General Election: hung parliament widely expected
Tony Jones takes a look at how having the confidence of the Commons could be more important than having the largest number of MPs
The outcome of the General Election is widely predicted to be a hung parliament, with none of the major parties winning an overall majority.
But the important fact will not be who has the largest number of MPs, but who commands the confidence of the House of Commons.
David Cameron could stay on until the State Opening of Parliament on May 27, even if he is short of the 326 Conservative MPs needed to secure an overall majority in the Commons, former Cabinet Secretary Lord O'Donnell has suggested.
Lord O'Donnell, who oversaw coalition negotiations after the last election, drew up the Cabinet Manual in 2011 that states: "An incumbent government is entitled to wait until the new Parliament has met to see if it can command the confidence of the House of Commons, but is expected to resign if it becomes clear that it is unlikely to be able to command that confidence and there is a clear alternative."
Reports have suggested the monarch considered not giving the Queen's Speech - the outline of her Government's legislative programme for the year - if Mr Cameron put his programme forward before guaranteeing the support of enough MPs.
But it is understood the Queen, a constitutional monarch who remains politically neutral, will give the speech as she has done throughout her reign. To have declined to make the address could have been interpreted as a political move.
If Mr Cameron chooses to press ahead with a Queen's Speech, only to fall victim to a vote of no confidence, he will officially tender his resignation to the Queen at Buckingham Palace.
An alternative leader will have 14 days to show he or she can command the confidence of a majority of MPs.
It is the job of the political leaders to hold their meetings and try to form a coalition, leaving the Queen out of the process.
But the monarch's eyes and ears in Westminster will be her private secretary Sir Christopher Geidt.
Only when the leaders are in agreement will the Queen return from Windsor Castle to the palace and invite the person who appears most likely to be able to command the confidence of the House to serve as prime minister and form a government.

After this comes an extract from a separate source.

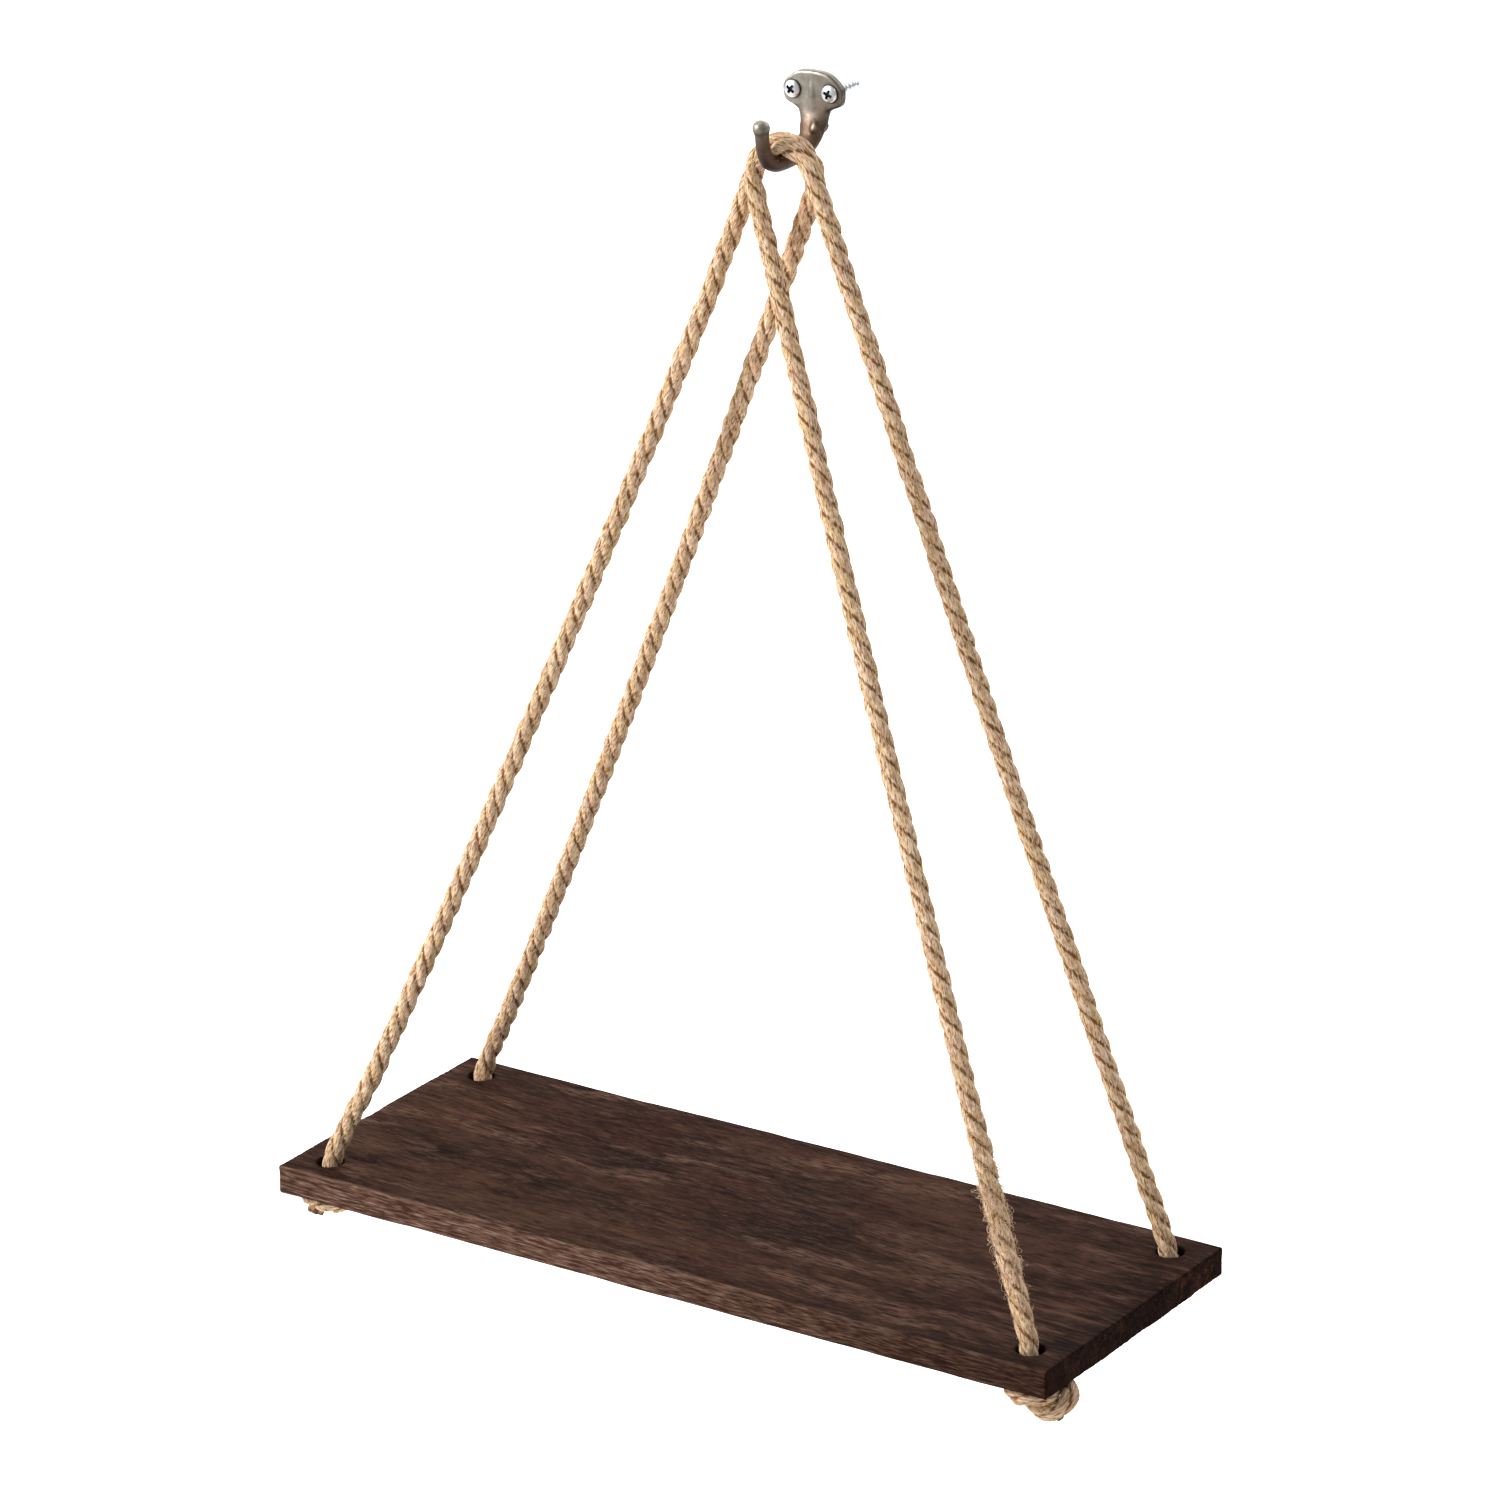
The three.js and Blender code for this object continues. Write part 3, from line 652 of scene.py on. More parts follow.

Recent polling suggests Mr Cameron may well have the largest team of MPs at Westminster, but that Labour leader Ed Miliband may be better placed to survive a confidence motion on the back of votes from SNP MPs with whom he refuses to enter coalition.
Dr Matt Cole, a constitutional history expert from the University of Birmingham, has said: "We are faced with the prospect that the incumbent prime minister has as large a share of the vote as last time and quite close to the same number of MPs, and the leader of the opposition has quite clearly failed to match that, and yet the leader of the opposition becomes prime minister, even without incorporating another party in a coalition."